SET TASK
Your answer should consist only of the lines below from the one with "level = block_top - (plug_thread_end" through the one with "in imported if", copied exactly.

======

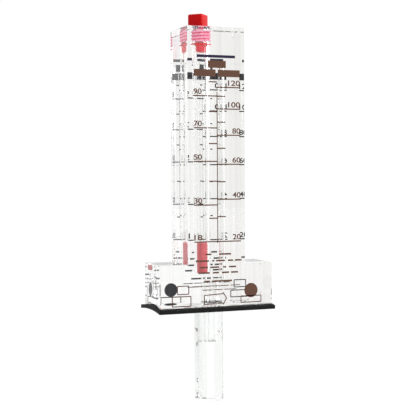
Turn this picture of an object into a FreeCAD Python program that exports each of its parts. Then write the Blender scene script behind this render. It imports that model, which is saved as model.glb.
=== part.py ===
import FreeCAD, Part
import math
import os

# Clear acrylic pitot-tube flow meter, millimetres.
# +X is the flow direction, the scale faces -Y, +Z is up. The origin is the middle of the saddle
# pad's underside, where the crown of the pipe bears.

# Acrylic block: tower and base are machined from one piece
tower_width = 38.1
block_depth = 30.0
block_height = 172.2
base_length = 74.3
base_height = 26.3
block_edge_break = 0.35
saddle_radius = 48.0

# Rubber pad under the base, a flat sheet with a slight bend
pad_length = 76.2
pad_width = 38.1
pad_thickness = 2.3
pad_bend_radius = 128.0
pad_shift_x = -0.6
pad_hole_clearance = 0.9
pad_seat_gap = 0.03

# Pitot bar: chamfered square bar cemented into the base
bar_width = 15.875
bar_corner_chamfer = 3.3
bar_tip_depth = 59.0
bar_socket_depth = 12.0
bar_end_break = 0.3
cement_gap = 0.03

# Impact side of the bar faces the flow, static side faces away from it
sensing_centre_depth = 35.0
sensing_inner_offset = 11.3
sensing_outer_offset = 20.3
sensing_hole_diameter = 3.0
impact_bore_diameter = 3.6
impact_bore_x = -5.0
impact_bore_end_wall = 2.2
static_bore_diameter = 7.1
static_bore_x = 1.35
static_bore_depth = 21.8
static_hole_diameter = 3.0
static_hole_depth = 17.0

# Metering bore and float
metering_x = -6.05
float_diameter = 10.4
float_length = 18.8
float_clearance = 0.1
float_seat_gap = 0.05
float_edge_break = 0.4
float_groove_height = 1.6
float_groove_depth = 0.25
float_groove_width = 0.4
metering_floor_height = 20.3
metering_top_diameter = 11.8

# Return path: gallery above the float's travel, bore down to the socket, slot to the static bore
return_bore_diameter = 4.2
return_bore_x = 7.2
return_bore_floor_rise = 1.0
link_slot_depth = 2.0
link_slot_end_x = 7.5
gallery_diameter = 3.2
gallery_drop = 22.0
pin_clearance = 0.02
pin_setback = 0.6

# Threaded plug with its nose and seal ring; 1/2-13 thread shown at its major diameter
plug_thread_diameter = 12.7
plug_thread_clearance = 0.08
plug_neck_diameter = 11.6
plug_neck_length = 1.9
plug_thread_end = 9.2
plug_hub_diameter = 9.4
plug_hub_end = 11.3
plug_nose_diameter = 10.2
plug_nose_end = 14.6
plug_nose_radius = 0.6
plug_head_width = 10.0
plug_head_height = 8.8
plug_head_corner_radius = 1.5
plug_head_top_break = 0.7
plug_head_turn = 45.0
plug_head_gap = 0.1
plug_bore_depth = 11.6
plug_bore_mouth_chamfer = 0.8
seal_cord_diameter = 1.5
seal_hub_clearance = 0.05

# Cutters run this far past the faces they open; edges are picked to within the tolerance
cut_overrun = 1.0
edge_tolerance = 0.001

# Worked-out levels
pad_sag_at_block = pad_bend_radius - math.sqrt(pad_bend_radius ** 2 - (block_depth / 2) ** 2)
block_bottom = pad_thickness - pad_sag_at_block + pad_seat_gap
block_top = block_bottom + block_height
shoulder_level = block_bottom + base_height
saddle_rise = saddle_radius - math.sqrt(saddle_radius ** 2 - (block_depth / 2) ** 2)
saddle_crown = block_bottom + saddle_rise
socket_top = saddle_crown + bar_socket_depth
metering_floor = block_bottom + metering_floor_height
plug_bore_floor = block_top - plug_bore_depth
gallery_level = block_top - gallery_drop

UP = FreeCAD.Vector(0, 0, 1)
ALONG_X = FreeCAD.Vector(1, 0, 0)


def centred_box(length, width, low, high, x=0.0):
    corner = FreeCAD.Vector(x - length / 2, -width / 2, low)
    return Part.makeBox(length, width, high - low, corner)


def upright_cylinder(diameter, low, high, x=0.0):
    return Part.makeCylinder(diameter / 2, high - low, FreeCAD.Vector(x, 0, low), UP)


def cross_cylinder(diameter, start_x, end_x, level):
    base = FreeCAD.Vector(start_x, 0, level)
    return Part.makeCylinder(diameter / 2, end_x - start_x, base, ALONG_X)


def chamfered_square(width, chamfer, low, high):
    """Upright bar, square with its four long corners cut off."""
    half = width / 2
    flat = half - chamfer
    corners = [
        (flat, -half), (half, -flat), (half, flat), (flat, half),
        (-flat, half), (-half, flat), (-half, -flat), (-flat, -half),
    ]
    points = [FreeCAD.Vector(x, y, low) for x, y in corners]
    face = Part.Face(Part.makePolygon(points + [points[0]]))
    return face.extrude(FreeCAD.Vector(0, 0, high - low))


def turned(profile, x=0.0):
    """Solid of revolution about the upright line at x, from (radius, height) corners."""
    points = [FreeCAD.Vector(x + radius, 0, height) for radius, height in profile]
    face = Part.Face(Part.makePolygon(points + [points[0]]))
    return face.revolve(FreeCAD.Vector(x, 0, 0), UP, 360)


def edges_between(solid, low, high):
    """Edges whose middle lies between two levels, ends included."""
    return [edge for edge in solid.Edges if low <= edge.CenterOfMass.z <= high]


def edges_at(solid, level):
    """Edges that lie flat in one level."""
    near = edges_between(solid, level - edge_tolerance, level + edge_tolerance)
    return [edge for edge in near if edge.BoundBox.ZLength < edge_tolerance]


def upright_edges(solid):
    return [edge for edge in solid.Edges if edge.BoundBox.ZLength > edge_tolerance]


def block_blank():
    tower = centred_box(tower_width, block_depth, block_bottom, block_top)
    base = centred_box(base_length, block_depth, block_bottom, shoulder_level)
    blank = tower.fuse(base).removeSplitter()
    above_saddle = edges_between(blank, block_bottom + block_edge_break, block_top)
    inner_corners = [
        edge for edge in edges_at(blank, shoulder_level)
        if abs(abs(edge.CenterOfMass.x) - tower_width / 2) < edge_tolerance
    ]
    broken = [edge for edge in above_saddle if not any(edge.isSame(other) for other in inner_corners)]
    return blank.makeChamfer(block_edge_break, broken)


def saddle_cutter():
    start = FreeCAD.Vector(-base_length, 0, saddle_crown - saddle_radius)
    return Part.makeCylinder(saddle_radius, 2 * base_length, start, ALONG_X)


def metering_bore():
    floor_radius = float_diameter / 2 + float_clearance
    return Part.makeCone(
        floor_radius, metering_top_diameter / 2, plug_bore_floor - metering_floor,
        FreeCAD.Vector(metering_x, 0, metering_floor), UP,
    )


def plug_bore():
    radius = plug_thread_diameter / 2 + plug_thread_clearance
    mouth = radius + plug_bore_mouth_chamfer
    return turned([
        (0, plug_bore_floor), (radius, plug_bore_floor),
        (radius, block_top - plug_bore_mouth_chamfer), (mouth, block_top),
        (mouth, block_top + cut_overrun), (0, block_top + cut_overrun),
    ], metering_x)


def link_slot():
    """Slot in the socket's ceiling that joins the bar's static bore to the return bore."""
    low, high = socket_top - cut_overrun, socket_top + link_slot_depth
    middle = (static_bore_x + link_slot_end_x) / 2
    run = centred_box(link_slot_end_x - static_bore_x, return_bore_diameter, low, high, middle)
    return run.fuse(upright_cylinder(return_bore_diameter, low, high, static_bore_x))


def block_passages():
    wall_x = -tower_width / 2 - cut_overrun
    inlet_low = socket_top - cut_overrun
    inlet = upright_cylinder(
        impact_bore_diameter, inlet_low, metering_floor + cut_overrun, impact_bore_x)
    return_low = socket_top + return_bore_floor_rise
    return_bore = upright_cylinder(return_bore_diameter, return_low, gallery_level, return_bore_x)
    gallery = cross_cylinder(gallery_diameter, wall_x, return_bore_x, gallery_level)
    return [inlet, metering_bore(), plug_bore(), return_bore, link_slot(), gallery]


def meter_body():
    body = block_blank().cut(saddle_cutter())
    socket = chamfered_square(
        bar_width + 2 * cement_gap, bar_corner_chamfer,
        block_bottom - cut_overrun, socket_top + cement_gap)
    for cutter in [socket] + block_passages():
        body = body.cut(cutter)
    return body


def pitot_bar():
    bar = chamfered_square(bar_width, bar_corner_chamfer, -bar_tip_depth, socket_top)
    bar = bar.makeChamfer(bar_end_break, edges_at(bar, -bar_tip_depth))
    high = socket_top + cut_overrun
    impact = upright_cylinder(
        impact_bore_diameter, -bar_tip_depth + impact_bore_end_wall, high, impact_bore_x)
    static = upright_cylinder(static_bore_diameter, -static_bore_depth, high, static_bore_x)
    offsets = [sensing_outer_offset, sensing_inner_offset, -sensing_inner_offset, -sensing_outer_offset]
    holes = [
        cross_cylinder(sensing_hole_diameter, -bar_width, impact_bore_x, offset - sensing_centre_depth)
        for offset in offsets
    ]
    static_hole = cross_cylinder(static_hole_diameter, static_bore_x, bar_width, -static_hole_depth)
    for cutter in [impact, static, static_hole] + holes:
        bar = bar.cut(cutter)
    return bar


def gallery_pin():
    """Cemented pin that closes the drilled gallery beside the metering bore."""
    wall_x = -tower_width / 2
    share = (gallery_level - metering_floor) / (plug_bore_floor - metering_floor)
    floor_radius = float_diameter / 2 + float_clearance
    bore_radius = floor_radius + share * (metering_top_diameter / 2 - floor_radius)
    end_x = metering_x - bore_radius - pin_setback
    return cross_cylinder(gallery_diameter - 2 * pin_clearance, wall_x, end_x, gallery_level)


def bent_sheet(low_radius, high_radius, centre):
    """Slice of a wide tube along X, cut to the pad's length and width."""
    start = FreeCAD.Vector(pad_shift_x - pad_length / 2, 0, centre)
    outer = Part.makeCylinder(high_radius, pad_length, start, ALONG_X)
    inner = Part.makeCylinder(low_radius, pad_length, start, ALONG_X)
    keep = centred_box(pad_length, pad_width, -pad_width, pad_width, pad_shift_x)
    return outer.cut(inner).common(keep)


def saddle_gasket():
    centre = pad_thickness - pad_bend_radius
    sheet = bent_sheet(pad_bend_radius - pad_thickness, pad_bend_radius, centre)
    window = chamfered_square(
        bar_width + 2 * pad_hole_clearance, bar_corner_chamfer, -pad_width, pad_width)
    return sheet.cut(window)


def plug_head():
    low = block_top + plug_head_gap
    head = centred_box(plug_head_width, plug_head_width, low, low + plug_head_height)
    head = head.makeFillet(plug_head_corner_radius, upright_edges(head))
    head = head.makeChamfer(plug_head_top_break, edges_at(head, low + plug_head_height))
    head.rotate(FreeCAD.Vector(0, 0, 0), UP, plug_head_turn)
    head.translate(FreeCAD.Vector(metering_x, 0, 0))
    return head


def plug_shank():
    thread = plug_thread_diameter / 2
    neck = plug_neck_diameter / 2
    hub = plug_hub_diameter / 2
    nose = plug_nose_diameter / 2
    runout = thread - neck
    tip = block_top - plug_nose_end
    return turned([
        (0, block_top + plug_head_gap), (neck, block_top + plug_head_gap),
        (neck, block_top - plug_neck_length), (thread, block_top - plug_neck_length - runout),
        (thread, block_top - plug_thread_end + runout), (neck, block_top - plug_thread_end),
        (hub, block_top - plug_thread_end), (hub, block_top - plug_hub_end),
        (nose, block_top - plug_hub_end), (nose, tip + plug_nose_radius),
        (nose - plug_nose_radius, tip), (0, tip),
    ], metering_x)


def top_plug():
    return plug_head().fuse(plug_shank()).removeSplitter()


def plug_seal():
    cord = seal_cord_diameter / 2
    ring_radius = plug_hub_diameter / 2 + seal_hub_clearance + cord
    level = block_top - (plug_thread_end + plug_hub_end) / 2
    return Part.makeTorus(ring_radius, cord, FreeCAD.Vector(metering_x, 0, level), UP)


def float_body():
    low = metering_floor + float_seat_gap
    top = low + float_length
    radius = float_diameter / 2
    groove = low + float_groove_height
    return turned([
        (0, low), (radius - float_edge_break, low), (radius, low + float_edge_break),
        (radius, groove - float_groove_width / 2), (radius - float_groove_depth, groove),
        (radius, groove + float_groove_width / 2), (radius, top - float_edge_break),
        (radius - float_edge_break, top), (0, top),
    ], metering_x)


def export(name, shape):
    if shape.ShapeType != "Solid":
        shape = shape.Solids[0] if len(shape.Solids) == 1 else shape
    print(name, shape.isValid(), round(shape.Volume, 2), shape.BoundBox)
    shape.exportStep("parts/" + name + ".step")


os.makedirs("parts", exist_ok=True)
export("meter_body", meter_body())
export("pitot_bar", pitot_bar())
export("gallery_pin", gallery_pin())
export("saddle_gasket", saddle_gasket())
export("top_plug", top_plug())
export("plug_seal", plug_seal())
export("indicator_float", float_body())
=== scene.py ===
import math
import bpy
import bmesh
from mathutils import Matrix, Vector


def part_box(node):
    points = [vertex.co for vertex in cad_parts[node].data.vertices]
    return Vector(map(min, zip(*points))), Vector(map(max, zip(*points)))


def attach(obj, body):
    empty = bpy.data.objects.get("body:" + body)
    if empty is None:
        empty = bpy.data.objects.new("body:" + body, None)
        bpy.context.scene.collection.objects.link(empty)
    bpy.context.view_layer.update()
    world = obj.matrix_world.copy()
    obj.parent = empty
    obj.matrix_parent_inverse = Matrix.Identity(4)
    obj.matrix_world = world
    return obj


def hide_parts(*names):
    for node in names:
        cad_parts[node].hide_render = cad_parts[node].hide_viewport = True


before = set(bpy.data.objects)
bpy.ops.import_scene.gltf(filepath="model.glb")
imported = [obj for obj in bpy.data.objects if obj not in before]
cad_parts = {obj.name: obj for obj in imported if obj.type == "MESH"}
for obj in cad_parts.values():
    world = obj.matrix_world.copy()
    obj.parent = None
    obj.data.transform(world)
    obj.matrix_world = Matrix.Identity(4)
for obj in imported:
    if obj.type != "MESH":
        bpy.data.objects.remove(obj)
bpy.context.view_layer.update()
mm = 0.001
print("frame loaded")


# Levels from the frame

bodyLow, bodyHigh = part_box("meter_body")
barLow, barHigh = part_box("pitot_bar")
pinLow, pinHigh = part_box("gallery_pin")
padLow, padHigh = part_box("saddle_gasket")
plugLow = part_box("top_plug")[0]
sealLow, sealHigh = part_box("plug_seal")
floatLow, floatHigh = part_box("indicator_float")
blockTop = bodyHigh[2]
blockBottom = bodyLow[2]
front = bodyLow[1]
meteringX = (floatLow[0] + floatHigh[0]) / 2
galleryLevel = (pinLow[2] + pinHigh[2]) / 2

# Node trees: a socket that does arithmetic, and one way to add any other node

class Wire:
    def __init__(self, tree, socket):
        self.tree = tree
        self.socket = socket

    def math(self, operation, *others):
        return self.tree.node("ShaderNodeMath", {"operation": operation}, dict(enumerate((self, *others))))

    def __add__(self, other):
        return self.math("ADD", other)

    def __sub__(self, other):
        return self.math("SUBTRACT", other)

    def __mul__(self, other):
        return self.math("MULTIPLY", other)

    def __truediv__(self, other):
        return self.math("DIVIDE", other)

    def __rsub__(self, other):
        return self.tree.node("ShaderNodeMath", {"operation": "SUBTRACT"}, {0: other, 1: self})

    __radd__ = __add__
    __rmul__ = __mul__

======

RESULT FOR THIS EXERCISE
    level = block_top - (plug_thread_end + plug_hub_end) / 2
    return Part.makeTorus(ring_radius, cord, FreeCAD.Vector(metering_x, 0, level), UP)


def float_body():
    low = metering_floor + float_seat_gap
    top = low + float_length
    radius = float_diameter / 2
    groove = low + float_groove_height
    return turned([
        (0, low), (radius - float_edge_break, low), (radius, low + float_edge_break),
        (radius, groove - float_groove_width / 2), (radius - float_groove_depth, groove),
        (radius, groove + float_groove_width / 2), (radius, top - float_edge_break),
        (radius - float_edge_break, top), (0, top),
    ], metering_x)


def export(name, shape):
    if shape.ShapeType != "Solid":
        shape = shape.Solids[0] if len(shape.Solids) == 1 else shape
    print(name, shape.isValid(), round(shape.Volume, 2), shape.BoundBox)
    shape.exportStep("parts/" + name + ".step")


os.makedirs("parts", exist_ok=True)
export("meter_body", meter_body())
export("pitot_bar", pitot_bar())
export("gallery_pin", gallery_pin())
export("saddle_gasket", saddle_gasket())
export("top_plug", top_plug())
export("plug_seal", plug_seal())
export("indicator_float", float_body())
=== scene.py ===
import math
import bpy
import bmesh
from mathutils import Matrix, Vector


def part_box(node):
    points = [vertex.co for vertex in cad_parts[node].data.vertices]
    return Vector(map(min, zip(*points))), Vector(map(max, zip(*points)))


def attach(obj, body):
    empty = bpy.data.objects.get("body:" + body)
    if empty is None:
        empty = bpy.data.objects.new("body:" + body, None)
        bpy.context.scene.collection.objects.link(empty)
    bpy.context.view_layer.update()
    world = obj.matrix_world.copy()
    obj.parent = empty
    obj.matrix_parent_inverse = Matrix.Identity(4)
    obj.matrix_world = world
    return obj


def hide_parts(*names):
    for node in names:
        cad_parts[node].hide_render = cad_parts[node].hide_viewport = True


before = set(bpy.data.objects)
bpy.ops.import_scene.gltf(filepath="model.glb")
imported = [obj for obj in bpy.data.objects if obj not in before]
cad_parts = {obj.name: obj for obj in imported if obj.type == "MESH"}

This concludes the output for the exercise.